Cult Movies: Sylvia Syms graced some seriously impressive films in her time
Sylvia Syms RIP
SYLVIA Syms, who died last week aged 89, graced some seriously impressive films in her time.
In terms of iconic images forever frozen in cinema history, it's hard to get past that vision of her propping up a wartime bar, nursing a cold beer alongside John Mills, Anthony Quayle and Harry Andrews in the 1958 classic Ice Cold In Alex – but there are plenty more magical moments to recall from a long and fruitful life on the silver screen.
She deservedly bagged a Bafta nomination for her role as Quayle's mistress in director J Lee Thompson's groundbreaking kitchen sink drama Woman In A Dressing Gown in 1957, and in 1961 she graced a brace of important studies of race relations and sexuality in post-war Britain with Flame In The Streets, directed by Roy Ward Baker in 1961, and the remarkable Victim.

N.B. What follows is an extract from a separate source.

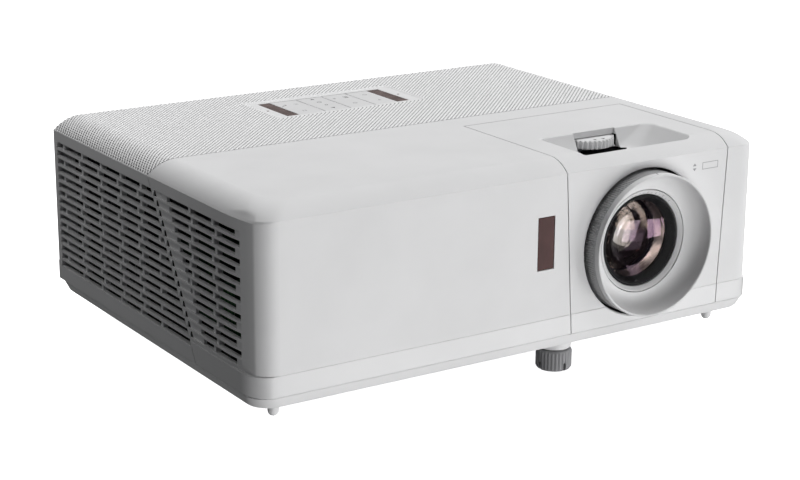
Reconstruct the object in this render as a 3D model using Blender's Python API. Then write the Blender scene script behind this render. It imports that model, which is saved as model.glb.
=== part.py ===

If Flame In The Streets is notable for its brave attempt to tackle the social reactions to Syms's character attempting to wed a West Indian man, it's Victim that really sticks in the mind. Basil Dearden's tale of a buttoned-up barrister (played with seething restraint by Dirk Bogart) who hides his true sexuality from his wife until a blackmailer steps in was shocking for the time, and gifted Syms a memorable role as the non-comprehending spouse who simply can't get her head around the concept of her husband liking other men. There's a real empathy and sadness in her performance that still impresses today.

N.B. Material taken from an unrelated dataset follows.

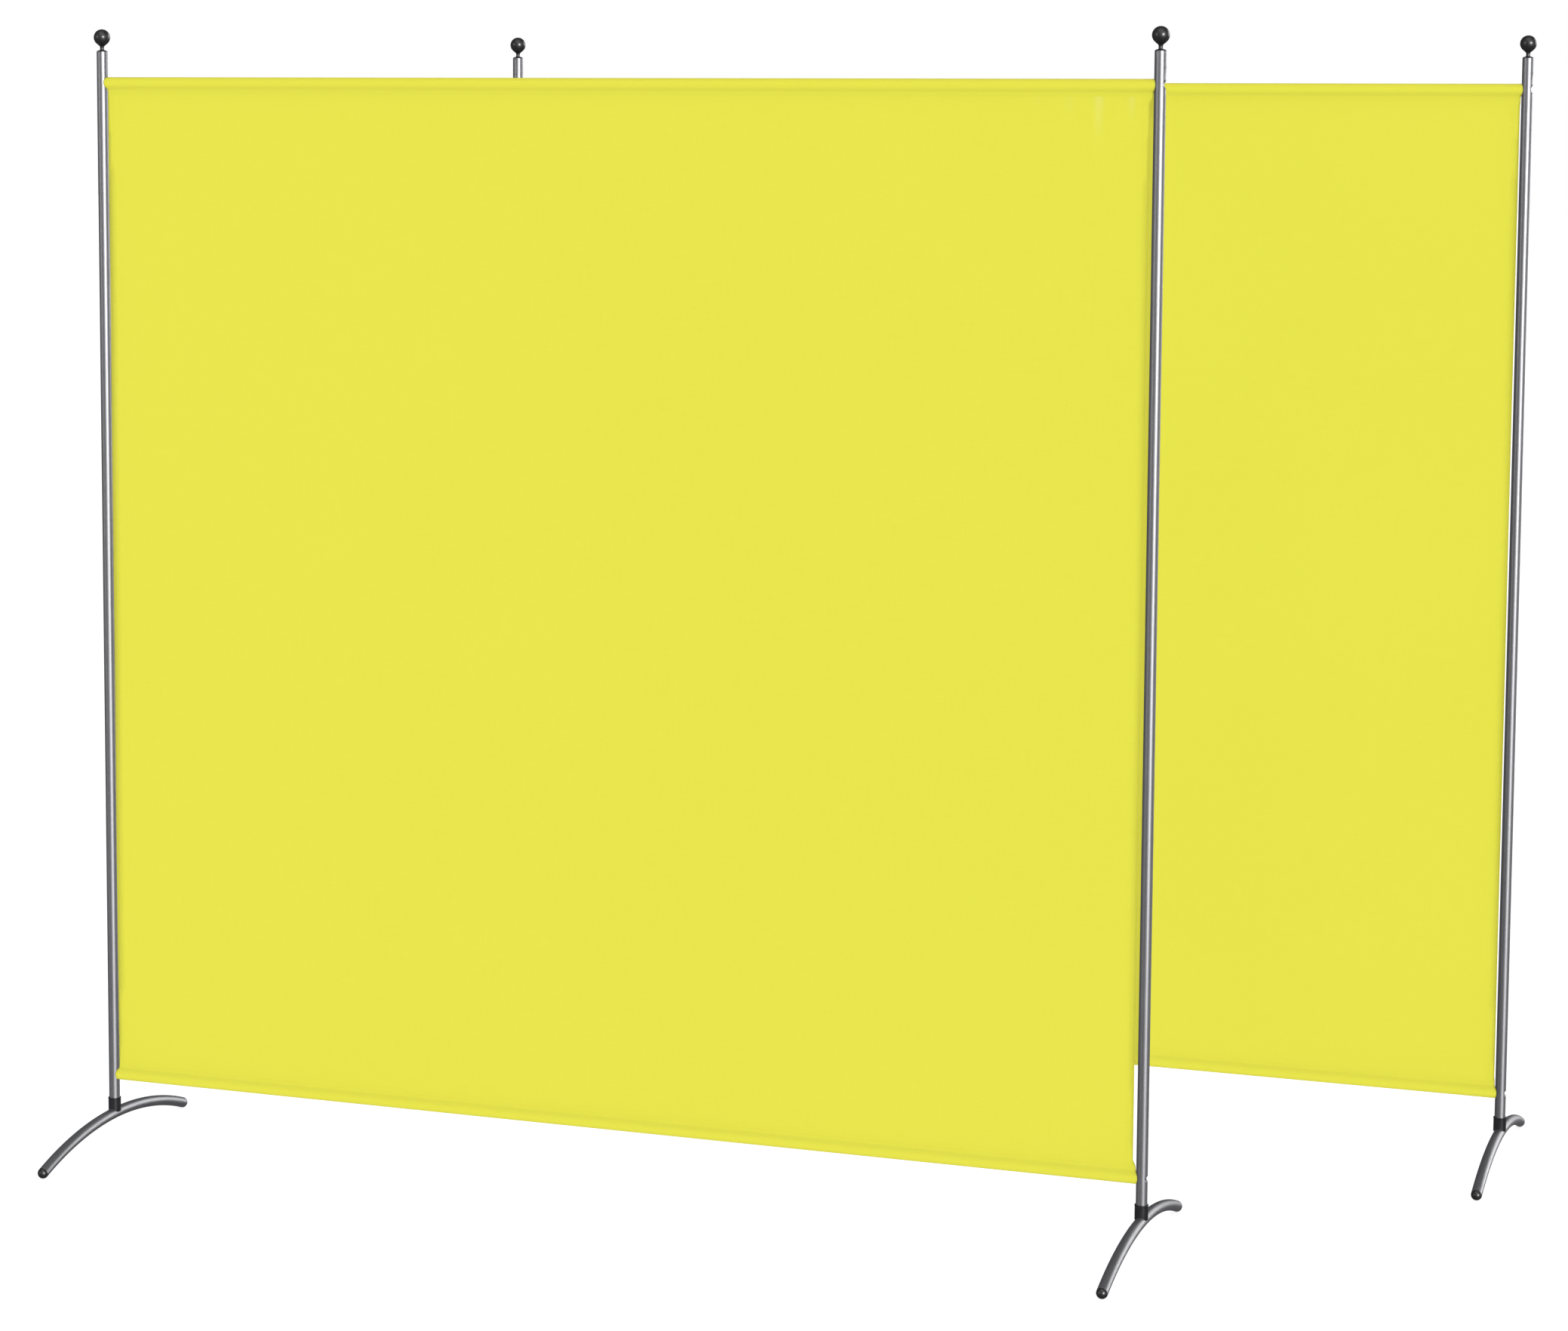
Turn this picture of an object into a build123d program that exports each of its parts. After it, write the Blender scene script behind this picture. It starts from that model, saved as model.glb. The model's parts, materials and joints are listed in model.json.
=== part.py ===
from build123d import *
import math
import os

# A set of two identical free-standing fabric screens that stand parallel and staggered.
# X runs along the screens, Y from the front screen to the rear one, and Z up from the floor.
# The origin is under the middle of the pair, on the floor. Lengths are in millimetres.
# Each screen is drawn with its left pole's axis at X = 0, Y = 0, and is then moved into place.

# The pair
OVERALL_HEIGHT = 1780
POLE_SPACING = 1693
REAR_OFFSET_X = 417
REAR_OFFSET_Y = 679

# Poles: steel tube
POLE_RADIUS = 8.5
POLE_WALL = 1.2
POLE_TOP = 1745.5
POLE_BOTTOM = 60
POLE_CHAMFER = 0.5

# Rails: steel tube inside the fabric's tunnel hems
RAIL_RADIUS = 8
RAIL_WALL = 1
RAIL_START = 12
TOP_RAIL_Z = 1697
BOTTOM_RAIL_Z = 112

# Pressed into a pole at each rail: a round socket for the rail, and a seat for the screw head.
# On the right-hand pole the seat is in a groove across it, and on the left-hand one in a round pocket.
SOCKET_RADIUS = 11
SOCKET_DEPTH = 5.5
TOP_GROOVE_RADIUS = 6.2
TOP_GROOVE_DEPTH = 3.9
TOP_GROOVE_WALL = 2.3
BOTTOM_GROOVE_RADIUS = 4.6
BOTTOM_GROOVE_DEPTH = 3
BOTTOM_GROOVE_WALL = 3.4
SEAT_X = -3.9
SEAT_CLEARANCE = 0.2
POCKET_FLOOR = 1.6

# The long, shallow hollow that runs up the right-hand pole from its top groove
CRIMP_RADIUS = 160
CRIMP_DEPTH = 1.4
CRIMP_RISE = 6
CRIMP_HALF_LENGTH = 24

# Screws through the poles into the rail ends
SCREW_RADIUS = 2.5
SCREW_HOLE_RADIUS = 2.8
SCREW_END = 26
HEAD_RADIUS = 3.6
HEAD_HEIGHT = 1.8
HEAD_ROUNDING = 0.9
HEX_RADIUS = 2
HEX_DEPTH = 1.1

# Rail end plugs
PLUG_DOME_RADIUS = 9.8
PLUG_STEM_LENGTH = 24
FIT_GAP = 0.05

# Ball finials, their neck, and the plug in the top of the pole
BALL_RADIUS = 12.75
NECK_RADIUS = 3.65
NECK_WAIST_RADIUS = 3.1
NECK_TANGENT_DEG = 40
STUD_RADIUS = 2.5
STUD_LENGTH = 14
TOP_PLUG_STEM = 20
TOP_PLUG_RIM = 0.5
TOP_PLUG_CONE = 1.5
TOP_PLUG_SHOULDER_RADIUS = 4.6

# Arched feet, of tube as thick as the poles
FOOT_CROWN_Z = 47.5
FOOT_END_Y = 227.5
FOOT_END_Z = 8.25
CAP_RADIUS = 8.5
CAP_STEM_LENGTH = 16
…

As was often the case in that era, she mostly provided supporting roles to male figures throughout much of the 1960s, but often her performances way outshone the actors she was there to prop up.

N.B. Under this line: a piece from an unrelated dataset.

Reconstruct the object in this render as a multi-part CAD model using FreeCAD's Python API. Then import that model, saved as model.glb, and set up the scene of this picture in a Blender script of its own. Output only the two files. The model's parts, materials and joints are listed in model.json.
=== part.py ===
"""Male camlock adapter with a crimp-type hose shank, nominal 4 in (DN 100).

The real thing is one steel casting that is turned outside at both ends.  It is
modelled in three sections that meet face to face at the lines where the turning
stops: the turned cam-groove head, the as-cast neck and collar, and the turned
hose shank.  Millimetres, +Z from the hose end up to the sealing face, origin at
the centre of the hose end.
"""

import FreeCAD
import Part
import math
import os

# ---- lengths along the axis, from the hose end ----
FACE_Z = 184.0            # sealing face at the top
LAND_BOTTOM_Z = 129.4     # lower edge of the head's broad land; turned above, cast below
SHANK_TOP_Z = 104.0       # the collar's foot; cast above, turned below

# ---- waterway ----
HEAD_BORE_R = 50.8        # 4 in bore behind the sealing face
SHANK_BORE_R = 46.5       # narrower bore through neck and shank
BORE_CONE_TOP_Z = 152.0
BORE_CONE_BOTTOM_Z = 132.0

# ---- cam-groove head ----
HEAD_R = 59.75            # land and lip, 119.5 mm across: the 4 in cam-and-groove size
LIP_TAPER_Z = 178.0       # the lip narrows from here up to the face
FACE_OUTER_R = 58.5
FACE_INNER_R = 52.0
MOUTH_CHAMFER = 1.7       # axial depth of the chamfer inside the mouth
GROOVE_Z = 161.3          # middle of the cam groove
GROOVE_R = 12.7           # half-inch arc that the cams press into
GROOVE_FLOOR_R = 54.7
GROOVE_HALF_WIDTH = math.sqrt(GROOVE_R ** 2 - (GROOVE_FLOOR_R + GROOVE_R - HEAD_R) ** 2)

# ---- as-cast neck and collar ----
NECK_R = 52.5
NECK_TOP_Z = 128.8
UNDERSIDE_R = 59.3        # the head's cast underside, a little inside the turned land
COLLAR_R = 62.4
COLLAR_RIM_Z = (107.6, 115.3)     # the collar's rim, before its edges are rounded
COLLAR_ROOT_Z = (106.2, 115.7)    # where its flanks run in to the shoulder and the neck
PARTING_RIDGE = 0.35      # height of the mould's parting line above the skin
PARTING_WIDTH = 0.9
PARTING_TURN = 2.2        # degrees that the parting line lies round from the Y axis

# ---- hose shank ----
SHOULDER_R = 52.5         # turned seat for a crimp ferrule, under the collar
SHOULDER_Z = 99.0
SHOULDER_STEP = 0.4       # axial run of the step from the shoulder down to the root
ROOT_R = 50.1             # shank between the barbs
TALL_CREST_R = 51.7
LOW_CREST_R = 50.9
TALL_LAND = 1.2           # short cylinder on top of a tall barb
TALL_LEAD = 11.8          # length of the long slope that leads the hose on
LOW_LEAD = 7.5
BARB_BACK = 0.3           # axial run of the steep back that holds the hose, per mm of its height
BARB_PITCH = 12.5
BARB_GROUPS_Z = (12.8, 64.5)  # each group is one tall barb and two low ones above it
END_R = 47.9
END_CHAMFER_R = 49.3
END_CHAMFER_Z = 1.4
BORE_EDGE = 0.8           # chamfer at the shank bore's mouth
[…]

She also turned her hand to a remarkable array of roles, playing a light and frothy criminal's lover in the Sid James-fronted comedy The Big Job from 1965 – a kind of Carry On Safe Breaking with both Jim Dale and Dick Emery on hand to push the japes along – and the depressed and alcoholically adrift wife of a condemned man in the 1962 adaptation of Brendan Behan's play The Quare Fellow with equal aplomb.
The range she displayed throughout her career was quite remarkable. She memorably sparred with Tony Hancock in the comedian's dark and criminally under-rated The Punch And Judy Man from 1963 and played a naive nun in the wartime drama Conspiracy Of Hearts in 1960.
This ability to take on wildly different roles allowed Syms to take on interesting parts right up to her later years, including memorable turns in the Granada TV production Margaret Thatcher: The Final Days in 1991, and a scene-stealing appearance as a boozy queen mother in Stephen Frears's film The Queen in 2006.
For me though, I'll remember her most as Maisie King, the shameless stripper in Val Guest's era-defining music biz satire Expresso Bongo from 1959. Alongside Laurence Harvey's shifty manager figure Johnny Jackson and Cliff Richard's wide-eyed musician Bert Rudge, she's brassy, bold and totally believable.
A remarkable performance in a career loaded with them.